Es ist ein Unterschied, ob man niemanden aus dem Haus entkommen lassen oder von allen Seiten zum Haus eilen soll. In Erinnerung sind dem Sänger bestimmte Wörter (dem hûse, überal), aber durch den Austausch anderer Wörter werden sie anders bezogen und ergeben zusammen einen neuen Sinn.

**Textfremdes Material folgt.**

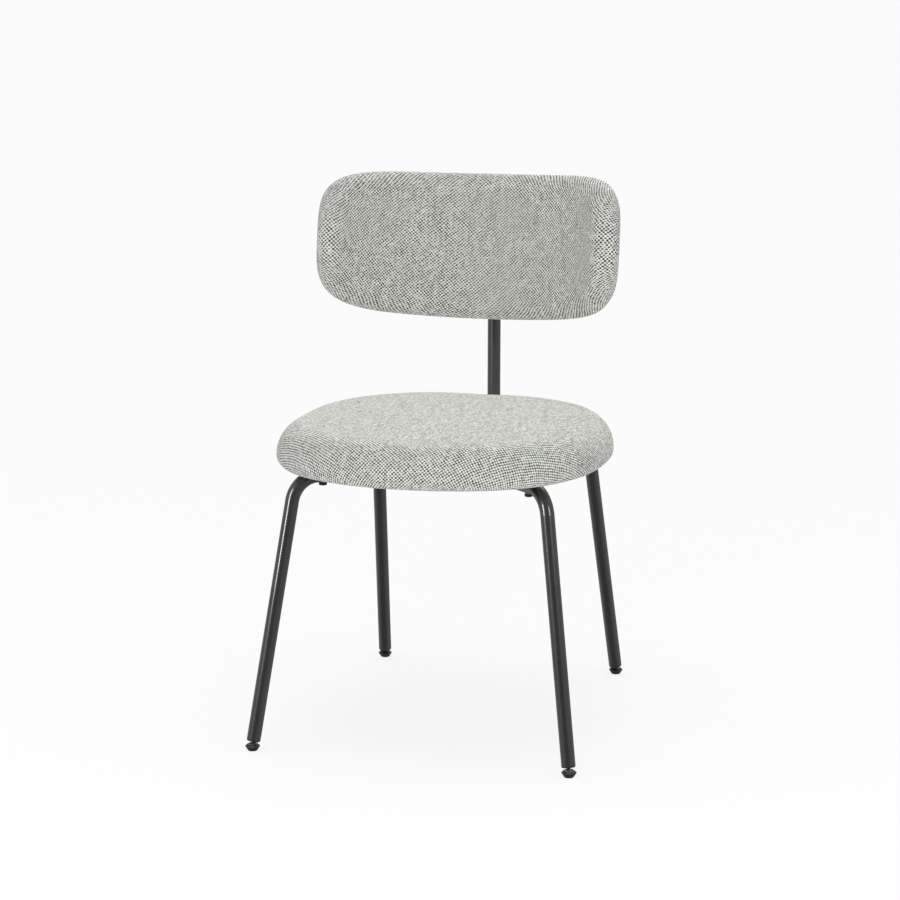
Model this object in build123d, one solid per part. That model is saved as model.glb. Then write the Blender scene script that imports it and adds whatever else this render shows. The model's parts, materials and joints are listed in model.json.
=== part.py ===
from build123d import *
import os
from math import atan2, cos, pi, radians, sin, sqrt

os.makedirs("parts", exist_ok=True)

# Upholstered dining chair. Millimetres, +Z up, the chair faces -Y, X = 0 is its plane of symmetry.
# Design positions put the middle of the seat at X = Y = 0. The written parts are shifted along Y,
# so that their origin is on the floor, under the middle of the chair's overall box.

# ---------------------------------------------------------------- driving dimensions

# Seat cushion
seat_half_width = 241
seat_half_depth = 252
seat_plan_power = 2.4          # 2 is an ellipse, higher is squarer
seat_underside_z = 400         # face that the frame's tubes press on
seat_thickness = 65            # underside to the highest point of the crowned top
seat_crown = 11                # fall of the dome from the middle to the outline
seat_rim_radius = 37           # rounding of the top edge
seat_heel_radius = 10.5        # rounding of the bottom edge
cover_thickness = 2
dust_cover_thickness = 1
seat_board_thickness = 12
seat_board_inset = 16          # board edge inside the cushion's outline
cover_margin = 35              # width of cover folded under the board
dust_cover_inset = 40          # dust cover edge inside the cushion's outline

# Backrest
backrest_half_arc = 283        # half of its length along the curve, at mid thickness
backrest_half_height = 112
backrest_thickness = 45
backrest_bend_radius = 229.5   # plan radius at mid thickness
backrest_corner_radius = 82
backrest_edge_radius = 19
backrest_rise = 219            # seat's top to the middle of the backrest
backrest_set_in = 11           # mid thickness in front of the seat's rear edge
backrest_tilt = 9.4            # degrees, top to the rear
shell_thickness = 9
shell_inset = 24               # plywood edge inside the backrest's edge
shell_front_offset = 4         # plywood's front face behind mid thickness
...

"Gerade die Schwierigkeit, wenn nicht sogar Unmöglichkeit, ein überzeugendes Motiv für die zahllosen Änderungen in der *C-Fassung des 'Nibelungenliedes' zu finden - von den zusätzlich eingebrachten Strophen ganz abgesehen -, ist ein Beweis für das unwillkürliche Eintreten solcher Änderungen", meint Harald Haferland. "Ein Sänger spricht beziehungsweise singt gegebenenfalls einfach drauflos, und dabei verlässt ihn manchmal die genaue Erinnerung." So komme es immer wieder zu Änderungen, die kleinere oder größere Kettenreaktionen zur Folge haben könnten: "Mal wird nur ein Füllwort weggelassen oder ausgetauscht, mal aber zwingt ein veränderter syntaktischer Anschluss, den Satz anders durchzuformulieren, und öfter werden Verse gleich ganz neu formuliert." Das passiere selbst mit vollständigen Strophen, wobei einzelne Wortblöcke erhalten blieben. In der Regel führe dies aber nicht dazu, dass für den Handlungsverlauf notwendige Information verloren gingen, wenn es auch im Ausnahmefall zu kleinen Unstimmigkeiten kommen könne.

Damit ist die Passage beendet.